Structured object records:
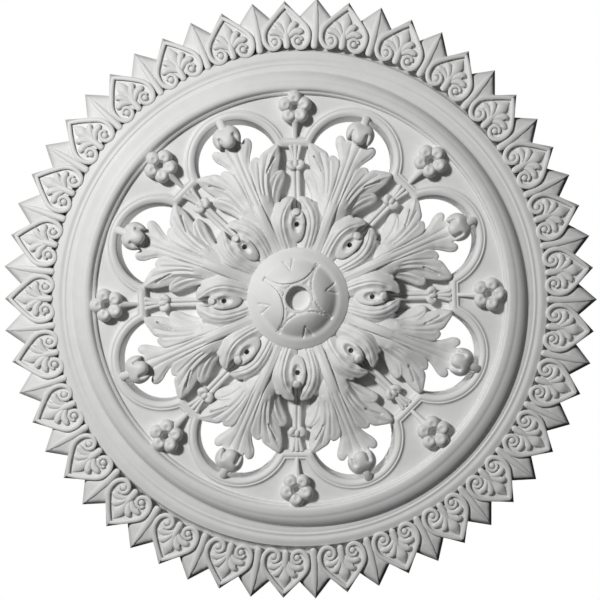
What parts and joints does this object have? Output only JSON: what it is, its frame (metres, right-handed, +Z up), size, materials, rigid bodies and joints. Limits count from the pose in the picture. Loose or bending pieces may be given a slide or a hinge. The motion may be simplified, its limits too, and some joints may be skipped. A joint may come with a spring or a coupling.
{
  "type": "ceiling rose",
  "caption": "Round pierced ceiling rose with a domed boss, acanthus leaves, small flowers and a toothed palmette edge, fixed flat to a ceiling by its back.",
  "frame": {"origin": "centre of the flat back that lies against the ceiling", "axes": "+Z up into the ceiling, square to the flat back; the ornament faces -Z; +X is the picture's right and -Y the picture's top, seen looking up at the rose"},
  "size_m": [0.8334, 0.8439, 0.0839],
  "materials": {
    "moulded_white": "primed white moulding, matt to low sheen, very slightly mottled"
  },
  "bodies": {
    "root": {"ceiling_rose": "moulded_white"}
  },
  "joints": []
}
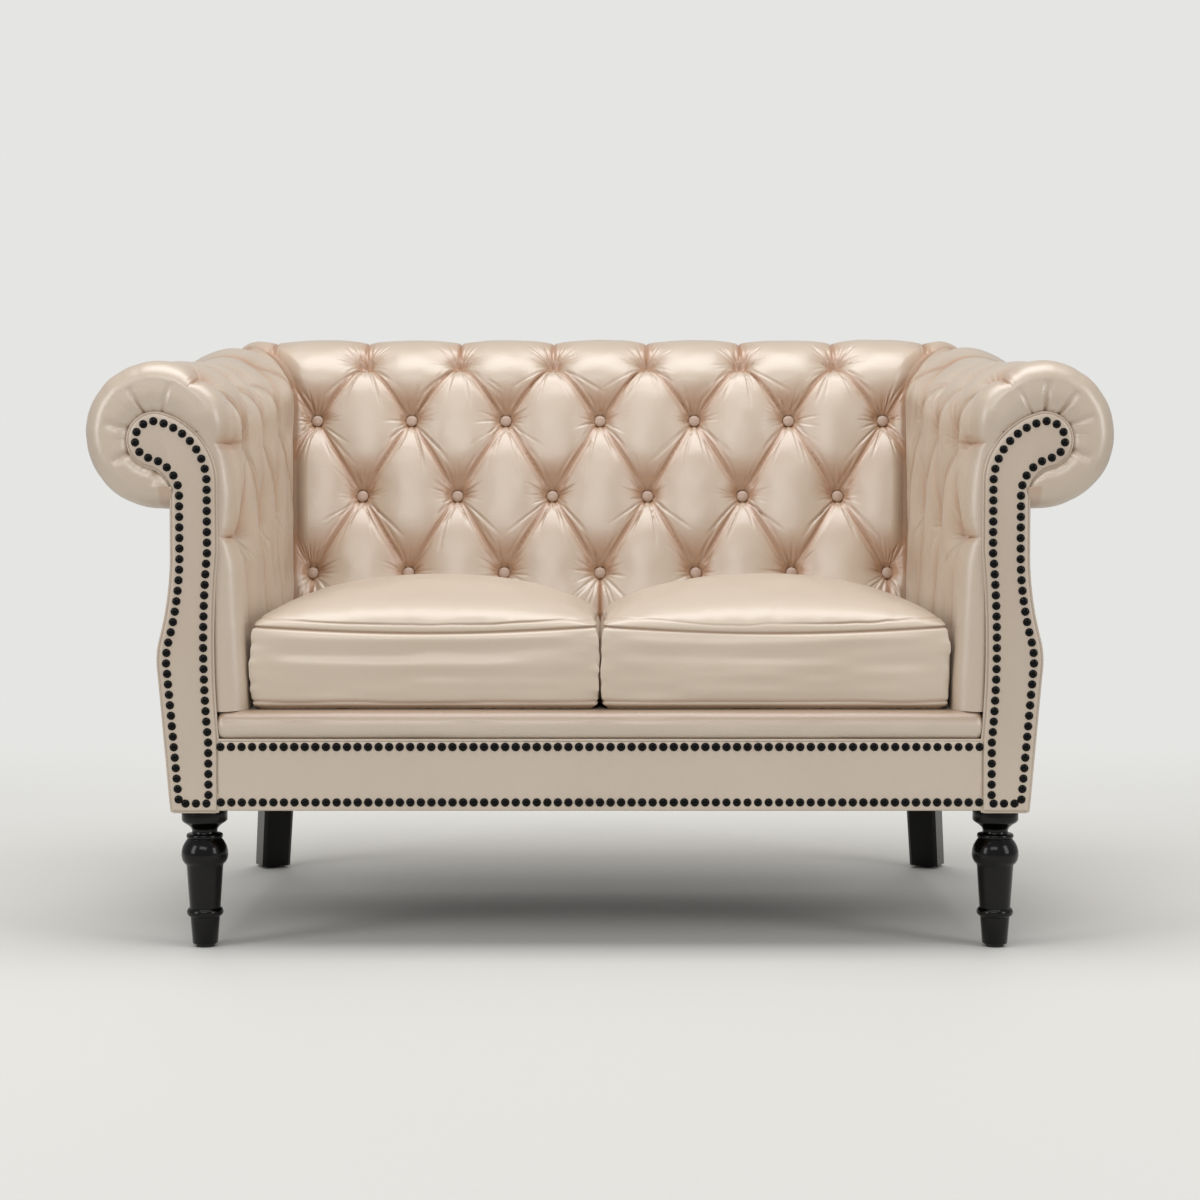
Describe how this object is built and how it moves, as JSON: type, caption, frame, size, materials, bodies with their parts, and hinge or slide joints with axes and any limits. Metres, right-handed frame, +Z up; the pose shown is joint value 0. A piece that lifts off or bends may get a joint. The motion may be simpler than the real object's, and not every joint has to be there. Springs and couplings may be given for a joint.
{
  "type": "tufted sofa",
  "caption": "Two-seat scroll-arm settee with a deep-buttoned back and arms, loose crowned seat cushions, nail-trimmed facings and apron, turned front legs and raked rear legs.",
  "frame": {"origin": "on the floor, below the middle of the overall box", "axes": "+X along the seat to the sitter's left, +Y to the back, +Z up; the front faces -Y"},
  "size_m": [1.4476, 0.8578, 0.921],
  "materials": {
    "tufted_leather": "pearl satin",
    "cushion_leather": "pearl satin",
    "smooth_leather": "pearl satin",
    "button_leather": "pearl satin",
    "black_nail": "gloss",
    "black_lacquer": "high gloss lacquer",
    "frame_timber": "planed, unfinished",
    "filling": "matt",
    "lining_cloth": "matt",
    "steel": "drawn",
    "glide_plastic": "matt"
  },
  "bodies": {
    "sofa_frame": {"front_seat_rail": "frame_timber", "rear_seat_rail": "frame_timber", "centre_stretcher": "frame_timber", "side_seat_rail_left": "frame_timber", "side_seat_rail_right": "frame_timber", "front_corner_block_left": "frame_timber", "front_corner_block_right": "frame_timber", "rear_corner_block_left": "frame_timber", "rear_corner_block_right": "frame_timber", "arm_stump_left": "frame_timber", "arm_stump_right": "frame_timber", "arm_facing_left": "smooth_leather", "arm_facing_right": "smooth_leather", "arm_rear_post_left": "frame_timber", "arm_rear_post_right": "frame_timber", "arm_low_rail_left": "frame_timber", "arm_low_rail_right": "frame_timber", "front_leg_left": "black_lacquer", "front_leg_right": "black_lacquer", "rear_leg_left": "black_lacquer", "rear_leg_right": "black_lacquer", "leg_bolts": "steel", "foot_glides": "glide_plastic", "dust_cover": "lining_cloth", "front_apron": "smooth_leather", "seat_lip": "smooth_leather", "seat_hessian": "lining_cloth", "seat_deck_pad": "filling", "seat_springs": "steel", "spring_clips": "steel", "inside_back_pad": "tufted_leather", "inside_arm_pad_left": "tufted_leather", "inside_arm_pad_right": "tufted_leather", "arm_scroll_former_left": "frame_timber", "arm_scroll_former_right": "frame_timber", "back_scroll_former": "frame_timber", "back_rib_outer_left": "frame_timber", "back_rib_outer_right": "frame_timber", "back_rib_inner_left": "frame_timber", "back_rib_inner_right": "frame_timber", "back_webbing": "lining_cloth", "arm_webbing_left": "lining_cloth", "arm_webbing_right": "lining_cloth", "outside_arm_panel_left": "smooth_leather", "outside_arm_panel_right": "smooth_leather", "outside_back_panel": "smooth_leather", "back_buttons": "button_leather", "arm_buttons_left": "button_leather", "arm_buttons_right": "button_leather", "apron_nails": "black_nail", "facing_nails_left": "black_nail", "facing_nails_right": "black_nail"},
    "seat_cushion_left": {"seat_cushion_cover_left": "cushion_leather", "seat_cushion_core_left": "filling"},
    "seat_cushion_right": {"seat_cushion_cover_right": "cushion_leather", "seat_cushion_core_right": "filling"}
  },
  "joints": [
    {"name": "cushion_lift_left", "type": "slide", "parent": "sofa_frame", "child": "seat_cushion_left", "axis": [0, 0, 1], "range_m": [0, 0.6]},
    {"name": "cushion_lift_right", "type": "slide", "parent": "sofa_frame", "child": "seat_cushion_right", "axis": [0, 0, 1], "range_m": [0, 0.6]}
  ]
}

### [AIM]
Each line above is to be repeated exactly.

### [RESPONSE BELOW]
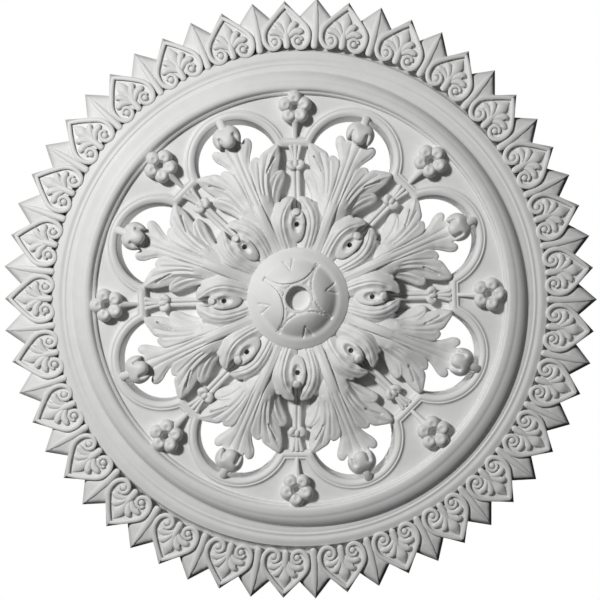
What parts and joints does this object have? Output only JSON: what it is, its frame (metres, right-handed, +Z up), size, materials, rigid bodies and joints. Limits count from the pose in the picture. Loose or bending pieces may be given a slide or a hinge. The motion may be simplified, its limits too, and some joints may be skipped. A joint may come with a spring or a coupling.
{
  "type": "ceiling rose",
  "caption": "Round pierced ceiling rose with a domed boss, acanthus leaves, small flowers and a toothed palmette edge, fixed flat to a ceiling by its back.",
  "frame": {"origin": "centre of the flat back that lies against the ceiling", "axes": "+Z up into the ceiling, square to the flat back; the ornament faces -Z; +X is the picture's right and -Y the picture's top, seen looking up at the rose"},
  "size_m": [0.8334, 0.8439, 0.0839],
  "materials": {
    "moulded_white": "primed white moulding, matt to low sheen, very slightly mottled"
  },
  "bodies": {
    "root": {"ceiling_rose": "moulded_white"}
  },
  "joints": []
}
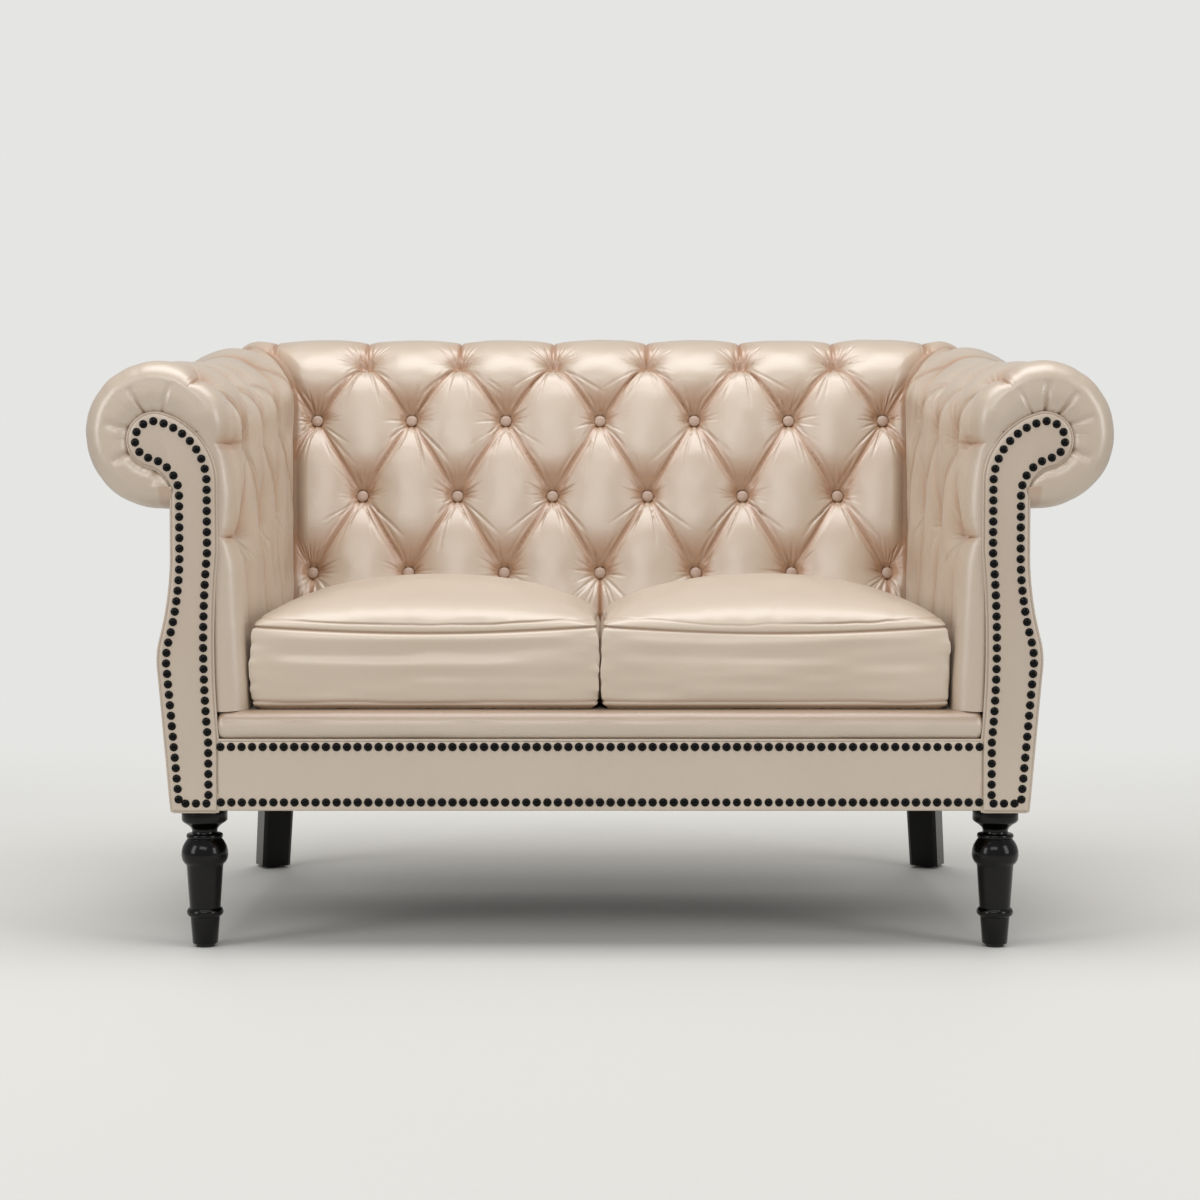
Describe how this object is built and how it moves, as JSON: type, caption, frame, size, materials, bodies with their parts, and hinge or slide joints with axes and any limits. Metres, right-handed frame, +Z up; the pose shown is joint value 0. A piece that lifts off or bends may get a joint. The motion may be simpler than the real object's, and not every joint has to be there. Springs and couplings may be given for a joint.
{
  "type": "tufted sofa",
  "caption": "Two-seat scroll-arm settee with a deep-buttoned back and arms, loose crowned seat cushions, nail-trimmed facings and apron, turned front legs and raked rear legs.",
  "frame": {"origin": "on the floor, below the middle of the overall box", "axes": "+X along the seat to the sitter's left, +Y to the back, +Z up; the front faces -Y"},
  "size_m": [1.4476, 0.8578, 0.921],
  "materials": {
    "tufted_leather": "pearl satin",
    "cushion_leather": "pearl satin",
    "smooth_leather": "pearl satin",
    "button_leather": "pearl satin",
    "black_nail": "gloss",
    "black_lacquer": "high gloss lacquer",
    "frame_timber": "planed, unfinished",
    "filling": "matt",
    "lining_cloth": "matt",
    "steel": "drawn",
    "glide_plastic": "matt"
  },
  "bodies": {
    "sofa_frame": {"front_seat_rail": "frame_timber", "rear_seat_rail": "frame_timber", "centre_stretcher": "frame_timber", "side_seat_rail_left": "frame_timber", "side_seat_rail_right": "frame_timber", "front_corner_block_left": "frame_timber", "front_corner_block_right": "frame_timber", "rear_corner_block_left": "frame_timber", "rear_corner_block_right": "frame_timber", "arm_stump_left": "frame_timber", "arm_stump_right": "frame_timber", "arm_facing_left": "smooth_leather", "arm_facing_right": "smooth_leather", "arm_rear_post_left": "frame_timber", "arm_rear_post_right": "frame_timber", "arm_low_rail_left": "frame_timber", "arm_low_rail_right": "frame_timber", "front_leg_left": "black_lacquer", "front_leg_right": "black_lacquer", "rear_leg_left": "black_lacquer", "rear_leg_right": "black_lacquer", "leg_bolts": "steel", "foot_glides": "glide_plastic", "dust_cover": "lining_cloth", "front_apron": "smooth_leather", "seat_lip": "smooth_leather", "seat_hessian": "lining_cloth", "seat_deck_pad": "filling", "seat_springs": "steel", "spring_clips": "steel", "inside_back_pad": "tufted_leather", "inside_arm_pad_left": "tufted_leather", "inside_arm_pad_right": "tufted_leather", "arm_scroll_former_left": "frame_timber", "arm_scroll_former_right": "frame_timber", "back_scroll_former": "frame_timber", "back_rib_outer_left": "frame_timber", "back_rib_outer_right": "frame_timber", "back_rib_inner_left": "frame_timber", "back_rib_inner_right": "frame_timber", "back_webbing": "lining_cloth", "arm_webbing_left": "lining_cloth", "arm_webbing_right": "lining_cloth", "outside_arm_panel_left": "smooth_leather", "outside_arm_panel_right": "smooth_leather", "outside_back_panel": "smooth_leather", "back_buttons": "button_leather", "arm_buttons_left": "button_leather", "arm_buttons_right": "button_leather", "apron_nails": "black_nail", "facing_nails_left": "black_nail", "facing_nails_right": "black_nail"},
    "seat_cushion_left": {"seat_cushion_cover_left": "cushion_leather", "seat_cushion_core_left": "filling"},
    "seat_cushion_right": {"seat_cushion_cover_right": "cushion_leather", "seat_cushion_core_right": "filling"}
  },
  "joints": [
    {"name": "cushion_lift_left", "type": "slide", "parent": "sofa_frame", "child": "seat_cushion_left", "axis": [0, 0, 1], "range_m": [0, 0.6]},
    {"name": "cushion_lift_right", "type": "slide", "parent": "sofa_frame", "child": "seat_cushion_right", "axis": [0, 0, 1], "range_m": [0, 0.6]}
  ]
}